=== Problem description ===
Below are records; please set down exactly the lines from the first through the one containing "draws.outputs[1], draws.outputs[2], colour".

-*-*-

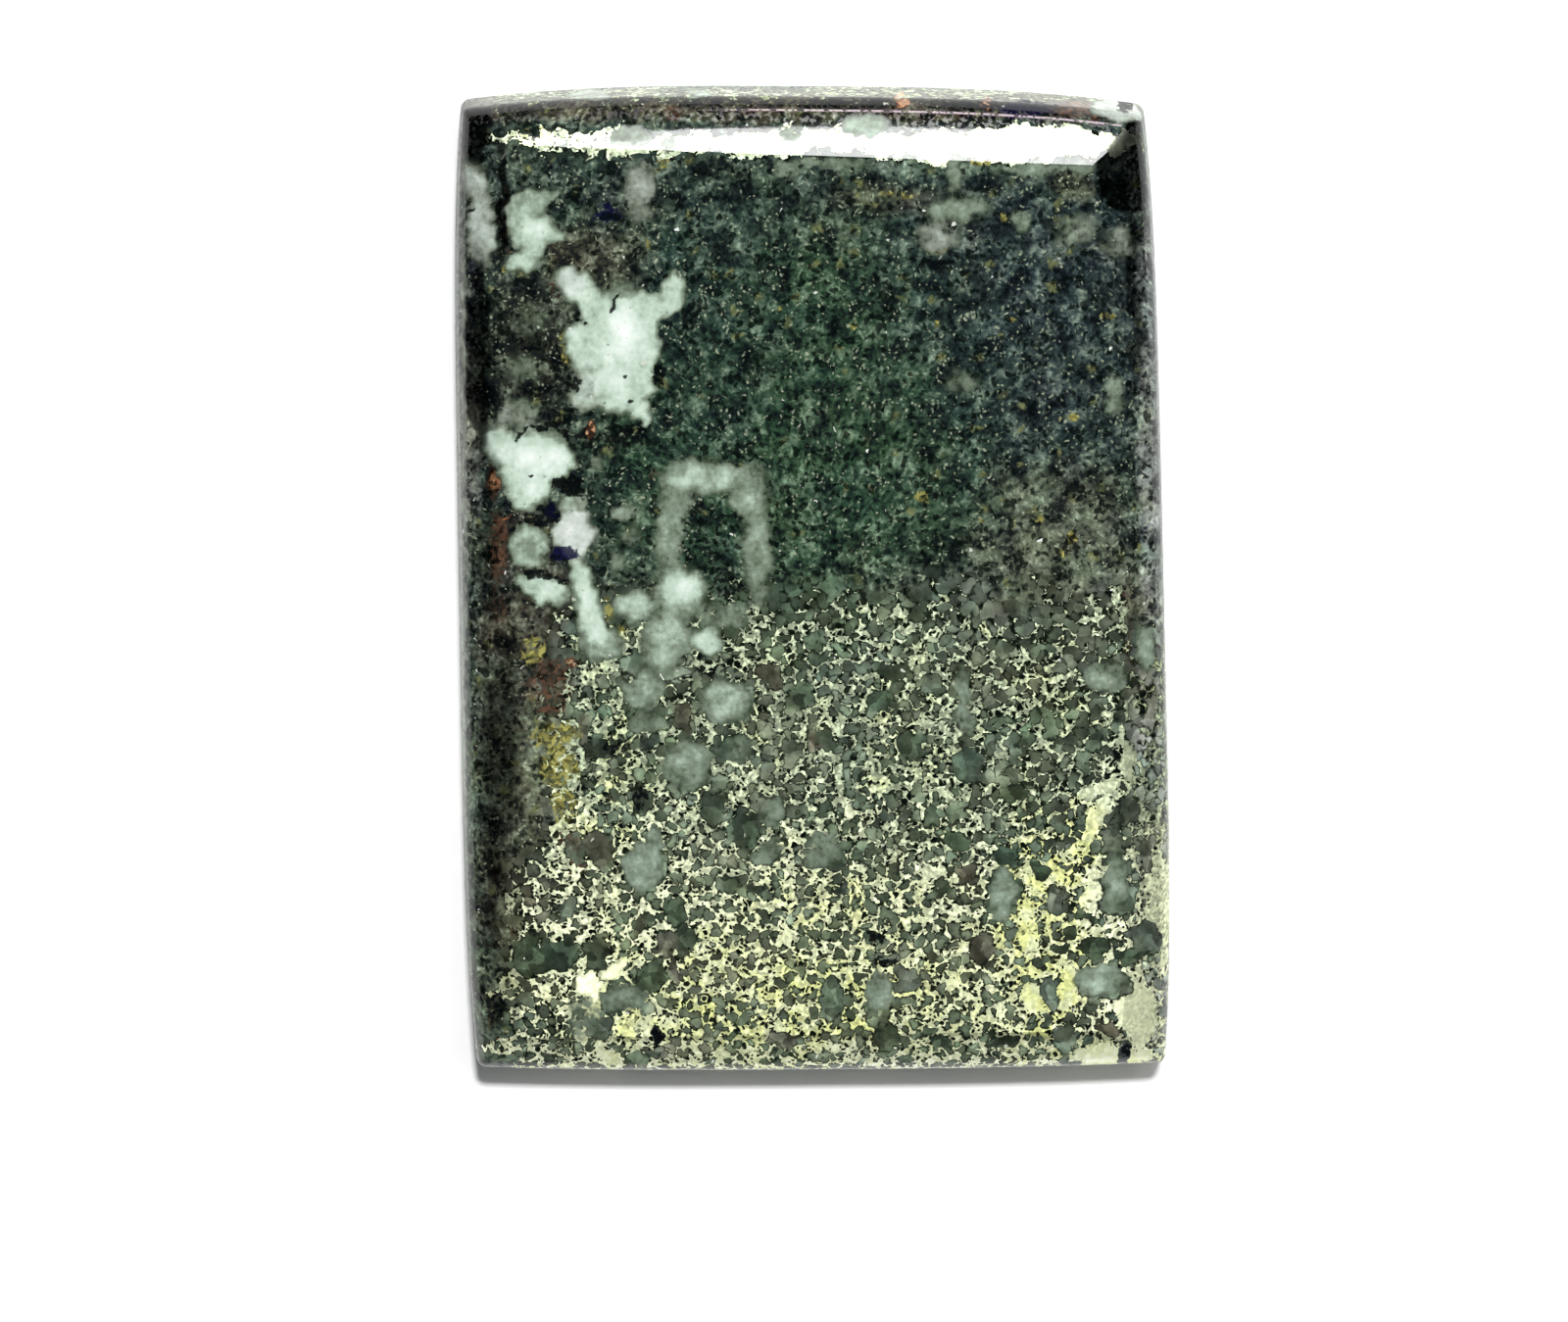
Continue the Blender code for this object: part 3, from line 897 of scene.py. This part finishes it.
def swing(place, scale, detail, roughness):
    """Smooth noise: three draws that swing about a half, and the colour that holds them."""
    sockets = {"Vector": place, "Scale": scale, "Detail": detail, "Roughness": roughness}
    colour = add_node("TexNoise", sockets, noise_dimensions="2D").outputs["Color"]
    draws = add_node("SeparateColor", {"Color": colour})
    return draws.outputs[0], draws.outputs[1], draws.outputs[2], colour


def bent(place, scale, reach):
    """The place moved about by smooth noise, some reach millimetres each way."""
    colour = swing(place, scale, 1.0, 0.5)[3]
    moved = add_node("VectorMath", {0: colour, 1: (0.5, 0.5, 0.5)}, operation="SUBTRACT").outputs[0]
    moved = shaded(moved, reach * 4)
    return add_node("VectorMath", {0: place, 1: moved}, operation="ADD").outputs[0]


def grains(place, per_millimetre):
    """Scattered grains: distance to the nearest middle in millimetres, and its three draws."""
    node = add_node("TexVoronoi", {"Vector": place, "Scale": per_millimetre}, voronoi_dimensions="2D")
    draws = add_node("SeparateColor", {"Color": node.outputs["Color"]})
    distance = calc("DIVIDE", node.outputs["Distance"], per_millimetre)
    return distance, draws.outputs[0], draws.outputs[1], draws.outputs[2]


def seen(red, green, blue):
    return (*linear_colour((red, green, blue)), 1.0)


place = add_node("Attribute", {}, attribute_name="skin_place").outputs["Vector"]
swayed_place = bent(place, 2.2, 0.07)
ragged_place = bent(swayed_place, 7.0, 0.04)
speck, speck_a, speck_b, speck_c = grains(ragged_place, 4.6)
crumb, crumb_a, crumb_b, crumb_c = grains(swayed_place, 8.5)
middle, middle_a, middle_b, middle_c = grains(bent(bent(place, 1.8, 0.12), 6.0, 0.025), 2.5)
cloud_a, cloud_b, cloud_c, cloud_colour = swing(place, 1.4, 3.0, 0.55)
fine_a, fine_b, fine_c, fine_colour = swing(place, 5.5, 1.0, 0.5)

# The dark rock: soft patches, with black specks, pale flecks and a few olive blobs
tint = add_node("Attribute", {}, attribute_name="rock_tint").outputs["Color"]
soft_tone = painted("soft_tone")
stops_up = plus(times(soft_tone, 1.7), times(calc("SUBTRACT", cloud_a, 0.5), 6.0))
stops_up = calc("MINIMUM", stops_up, 1.3)
crumb_tone = plus(fade(crumb_a, 0.0, 1.0, -0.8, 0.5), times(calc("SUBTRACT", fine_a, 0.5), 3.2))
crumb_tone = plus(crumb_tone, fade(speck_c, 0.0, 1.0, -0.6, 0.5))
rock_stops = plus(stops_up, crumb_tone)
rock_power = calc("POWER", 2.0, rock_stops)
rock = shaded(tint, rock_power)
rock = laid_over(fade(rock_stops, -0.3, 1.6, 0.0, 0.55), rock, shaded(seen(67, 74, 63)[:3], rock_power))
rock = laid_over(fade(rock_stops, -0.4, -2.0, 0.0, 0.6), rock, shaded(seen(52, 64, 72)[:3], rock_power))
olive_blob = times(fade(middle_b, 0.93, 0.97), fade(middle, 0.22, 0.06))
rock = laid_over(times(olive_blob, 0.7), rock, laid_over(crumb_b, seen(70, 76, 46), seen(146, 152, 100)))
fleck_share = fade(plus(crumb_c, times(calc("SUBTRACT", cloud_b, 0.5), 1.2)), 0.80, 0.97)
pale_fleck = times(fleck_share, fade(crumb, 0.06, 0.025))
rock = laid_over(times(pale_fleck, 0.8), rock, laid_over(crumb_b, seen(92, 112, 92), seen(186, 196, 166)))
speck_size = fade(plus(speck_a, calc("SUBTRACT", cloud_c, 0.5)), 0.35, 1.0, -0.04, 0.13)
black_speck = fade(calc("SUBTRACT", speck, speck_size), 0.02, -0.03)

# Stains of rust and ochre
ochre = fade(times(painted("ochre"), plus(crumb_c, 0.5)), 0.35, 0.9)
ochre_colour = laid_over(crumb_b, seen(78, 78, 40), seen(184, 180, 104))
rust_field = painted("rust")
rust = fade(times(rust_field, plus(times(crumb_c, 0.8), 0.6)), 0.3, 1.1)
rust_colour = laid_over(crumb_b, seen(27, 17, 14), seen(112, 84, 66))
orange_colour = laid_over(crumb_b, seen(172, 104, 62), seen(228, 184, 146))
rust_colour = laid_over(fade(rust_field, 1.05, 1.4), rust_colour, orange_colour)

# Grains that the silver runs round, and how far a point lies outside the nearest of them
silver = painted("silver")
rich = plus(silver, times(calc("SUBTRACT", cloud_a, 0.5), 0.45))
middle_size = plus(fade(middle_a, 0.0, 1.0, 0.10, 0.245), times(calc("SUBTRACT", rich, 0.9), -0.14))
middle_gap = plus(calc("SUBTRACT", middle, middle_size), times(fade(silver, 1.08, 1.32), 0.5))
placed_gap = times(calc("SUBTRACT", 0.5, painted("smooth_grain")), 0.35)
big_gap = plus(calc("MINIMUM", middle_gap, placed_gap), times(calc("SUBTRACT", fine_b, 0.5), 0.16))
pit_size = plus(fade(speck_b, 0.0, 1.0, -0.01, 0.105), times(calc("SUBTRACT", rich, 0.9), -0.12))
pit_size = plus(pit_size, fade(silver, 1.3, 1.5, 0.0, -0.04))
pit_gap = calc("SUBTRACT", speck, pit_size)
laced = fade(silver, 0.03, 0.15)
in_grain = times(fade(big_gap, 0.01, -0.03), laced)
crumb_pit = times(fade(crumb_c, 0.74, 0.80), fade(crumb, 0.06, 0.04))
crumb_pit = times(crumb_pit, fade(silver, 1.6, 1.3))
metal = calc("MINIMUM", fade(big_gap, -0.012, 0.016), fade(pit_gap, -0.012, 0.012))
metal = times(times(metal, laced), calc("SUBTRACT", 1.0, crumb_pit))

# Inside those grains the rock is smooth, each of its own tone
smooth_tone = plus(times(calc("SUBTRACT", cloud_b, 0.5), 4.0), fade(middle_c, 0.0, 1.0, -1.0, 0.7))
smooth_rock = shaded(tint, calc("POWER", 2.0, smooth_tone))
rock = laid_over(times(in_grain, 0.9), rock, smooth_rock)
rim = times(fade(big_gap, -0.085, -0.025), laced)
rock = laid_over(times(rim, 0.85), rock, seen(19, 27, 18))
pit = times(times(fade(big_gap, -0.01, 0.02), laced), fade(speck_c, 0.45, 0.6, 1.0, 0.6))
rock = laid_over(times(pit, 0.9), rock, seen(14, 21, 13))
rock = laid_over(rust, laid_over(ochre, rock, ochre_colour), rust_colour)

# White quartz, cloudy within and ragged along its edge
white = painted("white_quartz")
frayed = plus(times(calc("SUBTRACT", fine_c, 0.5), 0.7), times(calc("SUBTRACT", cloud_a, 0.5), 1.2))
edge = times(white, calc("SUBTRACT", 1.3, white))
white = plus(white, times(edge, frayed))
cloudiness = times(calc("SUBTRACT", cloud_b, 0.5), 0.5)
quartz_ramp = add_node("ValToRGB", {"Fac": plus(times(white, 0.76), cloudiness)})
ramp_stops = quartz_ramp.color_ramp.elements
ramp_stops[0].position = 0.14
ramp_stops[0].color = seen(64, 77, 61)
ramp_stops[1].position = 1.0
ramp_stops[1].color = seen(262, 270, 262)
for position, colour in ((0.28, (109, 122, 104)), (0.44, (146, 162, 143)), (0.62, (192, 214, 194)),
                         (0.80, (226, 244, 228))):
    ramp_stops.new(position).color = seen(*colour)
quartz_colour = quartz_ramp.outputs["Color"]
pinker = add_node("VectorMath", {0: quartz_colour, 1: (1.10, 0.98, 1.08)}, operation="MULTIPLY").outputs[0]
quartz_colour = laid_over(painted("pink_quartz"), quartz_colour, pinker)
stone_colour = laid_over(fade(white, 0.08, 0.42), rock, quartz_colour)

# Black and navy rock and black specks over both
black = fade(plus(painted("black_rock"), times(calc("SUBTRACT", fine_a, 0.5), 1.5)), 0.30, 0.75)
black_colour = laid_over(painted("navy_rock"), seen(6, 9, 13), seen(16, 14, 60))
stone_colour = laid_over(times(black, 0.94), stone_colour, black_colour)
speck_share = times(black_speck, fade(white, 0.5, 0.2))
speck_share = times(speck_share, fade(in_grain, 0.0, 1.0, 1.0, 0.15))
stone_colour = laid_over(times(speck_share, 0.85), stone_colour, seen(8, 16, 14))

# The silver, a mass of tiny grains, dull high up and brighter and yellower lower down
shine = plus(painted("silver_shine"), fade(silver, 1.4, 1.8, 0.0, 0.5))
silver_stops = plus(fade(crumb_b, 0.0, 1.0, -0.9, 0.6), times(calc("SUBTRACT", fine_c, 0.5), 2.0))
silver_stops = plus(silver_stops, fade(crumb, 0.04, 0.10, 0.15, -0.6))
silver_stops = times(silver_stops, fade(shine, 0.2, 1.2, 1.0, 0.5))
silver_stops = times(silver_stops, fade(silver, 1.3, 1.5, 1.0, 0.55))
silver_stops = plus(silver_stops, fade(silver, 1.5, 1.85, 0.0, 0.7))
silver_colour = laid_over(fade(shine, 0.0, 1.0), seen(160, 172, 142), seen(223, 230, 190))
gold_share = times(painted("yellow_silver"), fade(cloud_c, 0.40, 0.58, 0.3, 1.0))
silver_colour = laid_over(gold_share, silver_colour, seen(217, 223, 148))
silver_colour = shaded(silver_colour, times(calc("POWER", 2.0, silver_stops), 1.44))
clear_of_quartz = fade(white, 0.40, 0.22)
cover = times(metal, clear_of_quartz)
stone_colour = laid_over(cover, stone_colour, silver_colour)

# Glints: painted highlights, small pale sparkles laid into the colour
glint, glint_a, glint_b, glint_c = grains(ragged_place, 1.7)
glint_share = times(fade(plus(glint, times(glint_c, 0.04)), 0.07, 0.045), fade(glint_a, 0.11, 0.09))
glint_colour = laid_over(glint_b, seen(250, 255, 250), seen(150, 150, 110))
stone_colour = laid_over(glint_share, stone_colour, glint_colour)

# The sides: painted shade on the long bevels, painted light at the foot, frosted ground walls
stone_colour = shaded(stone_colour, fade(painted("deep_shade"), 0.0, 1.0, 1.0, 0.08))
stone_colour = shaded(stone_colour, fade(painted("painted_light_edge"), 0.0, 1.0, 1.0, 1.75))
object_place = add_node("TexCoord", {}).outputs["Object"]
height = add_node("SeparateXYZ", {"Vector": object_place}).outputs[2]
ground = fade(height, 2.90 * MM, 2.75 * MM)
frost = plus(fade(black, 0.0, 1.0, 0.30, 0.04), times(calc("SUBTRACT", fine_b, 0.5), 0.8))
frosted = shaded(laid_over(frost, stone_colour, (0.44, 0.45, 0.42, 1)), 2.2)
stone_colour = laid_over(ground, stone_colour, frosted)

stone_shader = stone_tree.nodes["Principled BSDF"]
stone_tree.links.new(stone_colour, stone_shader.inputs["Base Color"])
stone_tree.links.new(times(cover, 0.6), stone_shader.inputs["Metallic"])
polish = fade(cover, 0.0, 1.0, 0.06, 0.42)
worn_edge = times(fade(height, 3.75 * MM, 3.60 * MM), fade(fine_a, 0.50, 0.60, 0.0, 0.35))
polish = calc("MAXIMUM", polish, worn_edge)
polish = calc("MAXIMUM", polish, times(painted("dull_patch"), 0.6))
roughness = calc("MAXIMUM", polish, times(ground, 0.65))
stone_tree.links.new(roughness, stone_shader.inputs["Roughness"])
stone_shader.inputs["IOR"].default_value = 1.54
relief = plus(times(frayed, 0.2), times(cover, -0.5))
relief_node = add_node("Bump", {"Strength": 0.25, "Distance": 0.02 * MM, "Height": relief})
stone_tree.links.new(relief_node.outputs["Normal"], stone_shader.inputs["Normal"])

cabochon = bpy.data.objects.new("cabochon_polished", stone_mesh)
bpy.context.scene.collection.objects.link(cabochon)
stone_mesh.materials.append(stone_finish)
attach(cabochon, "root")
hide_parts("cabochon")

# The floor
# A plain white sheet, lit so strongly that only the deepest shadow on it is not white.
floor_shape = bmesh.new()
bmesh.ops.create_grid(floor_shape, x_segments=1, y_segments=1, size=2.0)
floor_mesh = bpy.data.meshes.new("floor")
floor_shape.to_mesh(floor_mesh)
floor_shape.free()
white_sheet = bpy.data.materials.new("white_sheet")
white_sheet.use_nodes = True
sheet_shader = white_sheet.node_tree.nodes["Principled BSDF"]
sheet_shader.inputs["Base Color"].default_value = (0.8, 0.8, 0.8, 1)
sheet_shader.inputs["Roughness"].default_value = 0.9
sheet_shader.inputs["Specular IOR Level"].default_value = 0.0
floor_mesh.materials.append(white_sheet)
floor = bpy.data.objects.new("floor", floor_mesh)
bpy.context.scene.collection.objects.link(floor)

# The light
# A small strong lamp above the stone's top end throws the short crisp shadow at its foot. A
# wide panel shows as the white band in the top bevel, and a soft lamp shades the left side.


def add_lamp(name, off_zenith, heading, distance, width, height, radiance):
    """A rectangular lamp aimed at the stone, placed by its angles in degrees."""
    lean = math.radians(off_zenith)
    turn = math.radians(heading)
    direction = Vector((math.sin(lean) * math.cos(turn), math.sin(lean) * math.sin(turn), math.cos(lean)))
    data = bpy.data.lights.new(name, "AREA")
    data.shape = "RECTANGLE"
    data.size = width
    data.size_y = height
    data.energy = radiance * math.pi * width * height
    lamp = bpy.data.objects.new(name, data)
    lamp.location = direction * distance
    lamp.rotation_euler = direction.to_track_quat("Z", "Y").to_euler()
    bpy.context.scene.collection.objects.link(lamp)
    return lamp


add_lamp("lamp", 21.5, 82, 0.9, 0.08, 0.06, 610)
panel = add_lamp("panel", 30.5, 79, 0.8, 0.66, 0.23, 15)
panel.visible_diffuse = False
rose_strip = add_lamp("rose_strip", 65, 84.5, 0.8, 0.14, 0.11, 15)
rose_strip.visible_diffuse = False
rose_strip.data.color = (1.0, 0.82, 0.9)
soft_lamp = add_lamp("soft_lamp", 28, 36, 0.8, 0.4, 0.4, 3.6)
soft_lamp.visible_glossy = False

world = bpy.data.worlds.new("dim_room")
world.use_nodes = True
world.node_tree.nodes["Background"].inputs["Color"].default_value = (0.09, 0.094, 0.098, 1)
world.cycles_visibility.glossy = False
bpy.context.scene.world = world
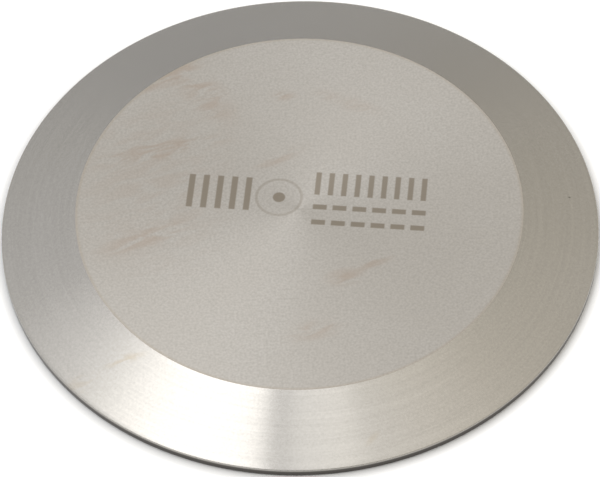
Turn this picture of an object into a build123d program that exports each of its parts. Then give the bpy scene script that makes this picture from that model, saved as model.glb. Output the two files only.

-*-*-

=== Answer for this exercise ===
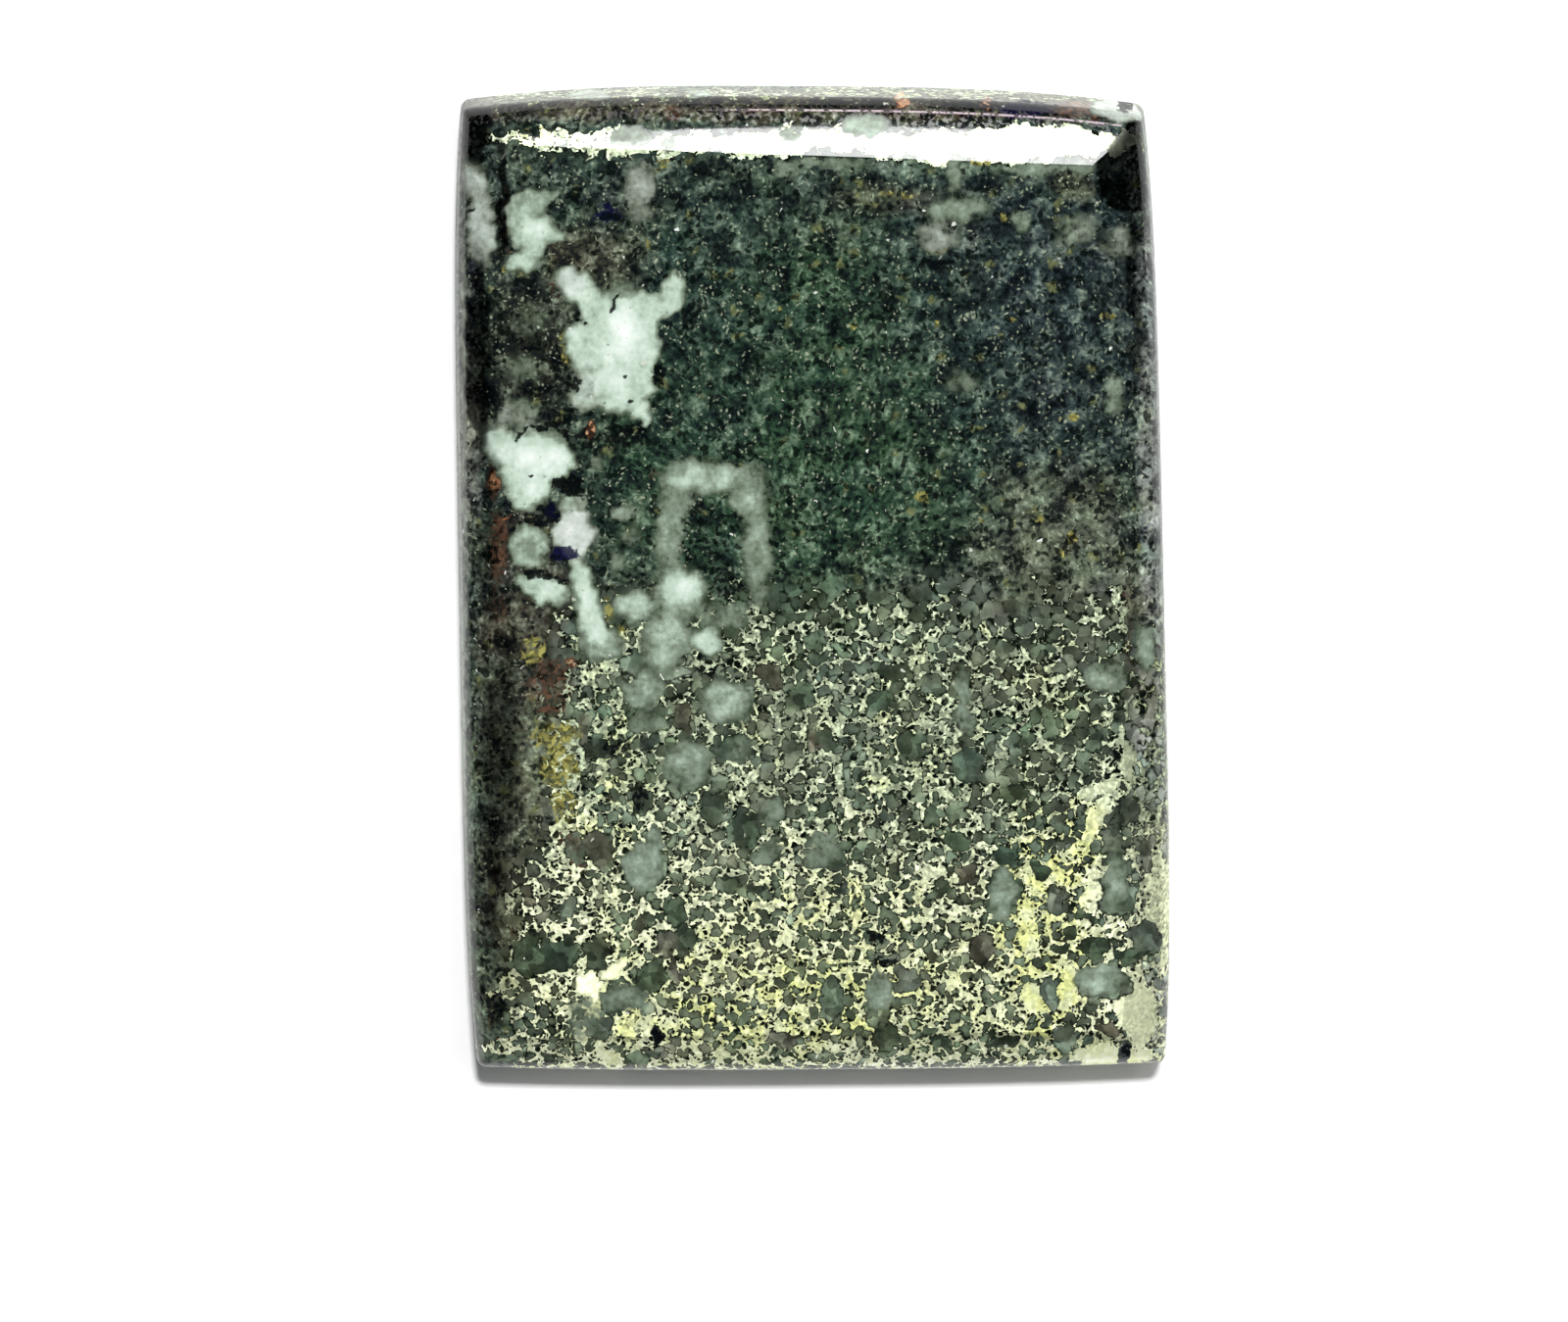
Continue the Blender code for this object: part 3, from line 897 of scene.py. This part finishes it.
def swing(place, scale, detail, roughness):
    """Smooth noise: three draws that swing about a half, and the colour that holds them."""
    sockets = {"Vector": place, "Scale": scale, "Detail": detail, "Roughness": roughness}
    colour = add_node("TexNoise", sockets, noise_dimensions="2D").outputs["Color"]
    draws = add_node("SeparateColor", {"Color": colour})
    return draws.outputs[0], draws.outputs[1], draws.outputs[2], colour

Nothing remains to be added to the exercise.